The letter, addressed to the Baltimore Police Department based on the Departments past interference with such recording, is consistent with the Seventh Circuits May 8 decision in ACLU v. Alvarez (which it doesnt cite) and the First Circuits decision in Glik v. Cunliffe (which it does cite, together with some other cases).
Sure you have right to do it. But that doesn’t mean there won’t be unauthorized repercussions.
If one does this, just try driving on a public road without getting pulled over...Hell, just try walking down a public road with being accused of public drunkenness or something far worse.
Not that “unauthorized repercussions” from law “enforcement” would ever happen...no, never.
Can somebody please tell me what in the world is this pussy afraid of?

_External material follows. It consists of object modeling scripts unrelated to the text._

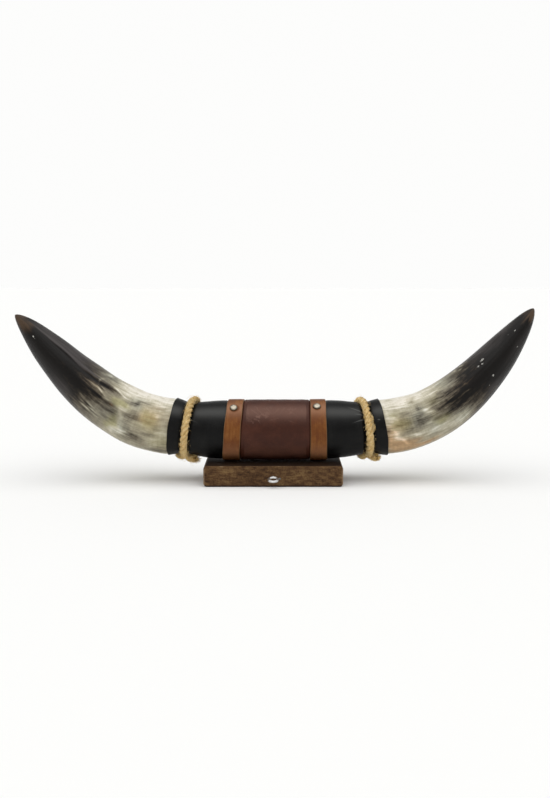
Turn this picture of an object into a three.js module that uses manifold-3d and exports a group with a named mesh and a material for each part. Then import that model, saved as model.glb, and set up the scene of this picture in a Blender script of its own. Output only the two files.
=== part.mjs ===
// A pair of buffalo horns on a leather-covered middle that stands on a small wooden block.
// Millimetres, +Z up, +X to the right and +Y to the back.
// The origin is the middle of the block's underside.

import * as THREE from 'three';
import { mergeVertices } from 'three/addons/utils/BufferGeometryUtils.js';
import Module from 'manifold-3d';

const wasm = await Module();
wasm.setup();

// ---------- driving dimensions ----------

const GAP = 0.3; // clearance between pieces that touch
const ROUND_SIDES = 26; // sides of every turned or wrapped piece
const SMALL_SIDES = 10; // sides of nails, screws and their holes

const BLOCK = { length: 163.5, depth: 84, height: 25, corner: 4.5, edge: 1 };
const STRAP = { radius: 36.5, thickness: 1.5, width: 19.5 };
const LEATHER = 1.4; // thickness of the black and brown leather
const BARREL = { bulge: 36.2, shoulder: 35.9, shoulderLength: 1.6 };

const AXIS_HEIGHT = BLOCK.height + GAP + STRAP.radius;
const LEVEL_HALF = 50; // the middle is straight and level this far to each side
const HORN_BASE = 125; // distance from the middle where a horn's own curve starts
const NECK_HANDLE = 25; // how softly the necks bend from the middle into the horns
const SWEEP = THREE.MathUtils.degToRad(4); // both horns lean back a little

// A horn's curve starts at its base and is drawn in its own upright plane as [out, up] points.
// Its radius falls from baseRadius to nothing at the tip: r = R (1 - (d / L) ^ power) ^ point.
const LEFT = {
  side: -1,
  rise: 4.3,
  curve: [[86, 8], [146.5, 101], [184.5, 132.5]],
  baseRadius: 33.6,
  power: 2.16,
  point: 0.66,
  strapAt: -46.9,
  seamAt: -52,
  ropeAt: -101,
  // [distance from the middle, outside radius] of the black leather out to the cuff's edge
  sleeve: [[59.5, 35], [72, 34.4], [83, 33.1], [94, 31.3], [97.4, 29.3], [101, 28.6], [104.6, 29.3],
    [108.2, 31.3], [120, 34.7]],
  cuffLeather: 1,
};
const RIGHT = {
  side: 1,
  rise: 2.9,
  curve: [[60, 2], [110, 27.5], [187, 141.5]],
  baseRadius: 32.6,
  power: 2.16,
  point: 0.625,
  strapAt: 53.5,
  seamAt: 58,
  ropeAt: 110.2,
  sleeve: [[65.5, 35], [79, 34.3], [92, 32.8], [103, 31.3], [106.5, 28.4], [110.2, 27.4],
    [113.9, 28.4], [117.4, 31.3], [130, 34.3]],
  cuffLeather: 1.4,
};

// Hand-wrapped bands are not quite square to the centre line. Each station gives how far a band's
// top runs towards +X for each millimetre of height, and its front for each millimetre forwards.
const LEAN = [
  { at: -150, top: 0, front: 0 },
  { at: -120, top: 0.047, front: -0.06 },
  { at: -101, top: 0.06, front: -0.08 },
  { at: -47, top: 0.075, front: -0.042 },
  { at: 20, top: 0, front: 0 },
  { at: 60, top: 0, front: 0 },
  { at: 110, top: -0.05, front: 0.06 },
  { at: 130, top: -0.1, front: 0.025 },
  { at: 158, top: 0, front: 0 },
];

const NAIL = { headRadius: 4.6, headHeight: 2.6, shankRadius: 1.1, length: 16, tip: 3 };
const NAILS = {
  left: { at: -46.6, elevation: 52 },
  right: { at: 51.4, elevation: 56 },
};

// Each rope starts low on the front, goes over the top with a small hook towards the middle,
// drifts to the left down the back, and crosses under the sleeve to a cut end on the right.
const ROPE = { diameter: 8, clear: 0.5, sides: 8, steps: 36, start: -160, end: 199 };
const ROPE_POINTS = 30;
const ROPE_DRIFT_OVER = 150; // degrees past the top over which the rope drifts to the left
const ROPE_CROSSING = { from: 158, over: 44 }; // degrees past the top where the tail crosses under
const ROPE_HOOK = { from: -15, full: 30, ease: 50, end: 125 }; // degrees past the top
// Off the middle of its groove a rope rides up onto the groove's edge.
const GROOVE_EDGE = { radius: 31.3, shift: 7, climb: 0.1 };
const LEFT_ROPE = { hook: 4, drift: 10, reach: 14 };
const RIGHT_ROPE = { hook: -3, drift: 7, reach: 9 };

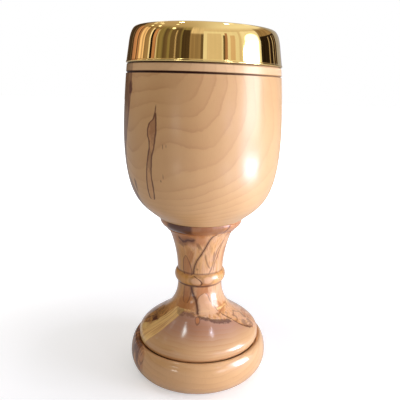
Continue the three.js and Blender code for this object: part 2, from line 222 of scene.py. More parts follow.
class Finishes(PropertyGroup):
    """Colours of the woods and metals, and the fineness of the round forms"""

    turn_steps: IntProperty(
        name="Turn steps",
        description="Faces round each turned piece",
        default=160,
        min=24,
        max=400,
    )
    pale_wood: colour("Pale wood", (215, 169, 117), "The bowl's sapwood")
    pale_line: colour("Pale growth line", (188, 136, 88), "The bowl's growth lines")
    tan_wood: colour("Tan wood", (217, 162, 102), "The stem's light wood")
    amber_wood: colour("Amber wood", (184, 116, 66), "The stem's darker flames")
    # Partly painted shade: laid on the stem's left, the side away from the window.
    golden_wood: colour("Golden wood", (216, 156, 80), "The yellow wood at the stem's left")
    straw_wood: colour("Straw wood", (246, 202, 128), "The bright streak on the dome's left")
    peach_wood: colour("Peach wood", (218, 168, 126), "The stem's palest wood")
    shoulder_wood: colour("Shoulder wood", (249, 215, 173), "The strip over the burnt groove")
    mauve_wood: colour("Mauve wood", (178, 130, 102), "The heartwood across the dome")
    heartwood: colour("Heartwood", (96, 52, 32), "Dark heartwood in the bowl, collar and foot")
    foot_wood: colour("Foot wood", (208, 162, 112), "The foot's wood")
    # Also painted shade in the creases over and under the bead.
    vein: colour("Vein", (84, 40, 20), "Dark veins and bark marks")
    # Also painted shade: the line under the gilt band and the dark in the foot's quirk.
    burnt: colour("Burnt line", (56, 26, 18), "The burnt groove and the quirk")
    gilt: colour("Gilt", (252, 222, 148), "The polished gilding")
    brass: colour("Brass", (181, 147, 74), "The boss under the cup")
    steel: colour("Steel", (150, 152, 156), "Rod, nut and washers")
    cork: colour("Cork", (172, 122, 80), "The cork ring")
    felt: colour("Felt", (74, 31, 36), "The felt under the foot")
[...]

A citizen?
“Can somebody please tell me what in the world is this pussy afraid of?”
Looks like some good old-fashioned irrational exuberance going on there.
With all the accoutrements, I guess the guy logically shouldn’t be afraid of ‘nuttin’.
Are you sure that’s a “guy” - and not a “gal” — or, even, a “gay”? Whatever it is, it certainly looks “skeert”...
Important as it is, privacy is secondary.
Abuse of the power the police is given is rampant, and must be contolled, sooner, rather than later.
The common first sign of trouble is when cops in or out of uniform, claim, "That is against the law and I will have to arrest you if you don't stop."
Most decent cops (the majority) agree with us, even though they may not be able to say it publicly.
Once the federal courts and US DOJ have certified such activities as being protected under the First Amendment, violations will indeed have repercussions:
United States Code, Title 18, section 241 -- Conspiracy against rights
If two or more persons conspire to injure, oppress, threaten, or intimidate any person in any State, Territory, Commonwealth, Possession, or District in the free exercise or enjoyment of any right or privilege secured to him by the Constitution or laws of the United States, or because of his having so exercised the same; or
If two or more persons go in disguise on the highway, or on the premises of another, with intent to prevent or hinder his free exercise or enjoyment of any right or privilege so secured
They shall be fined under this title or imprisoned not more than ten years, or both; and if death results from the acts committed in violation of this section or if such acts include kidnapping or an attempt to kidnap, aggravated sexual abuse or an attempt to commit aggravated sexual abuse, or an attempt to kill, they shall be fined under this title or imprisoned for any term of years or for life, or both, or may be sentenced to death.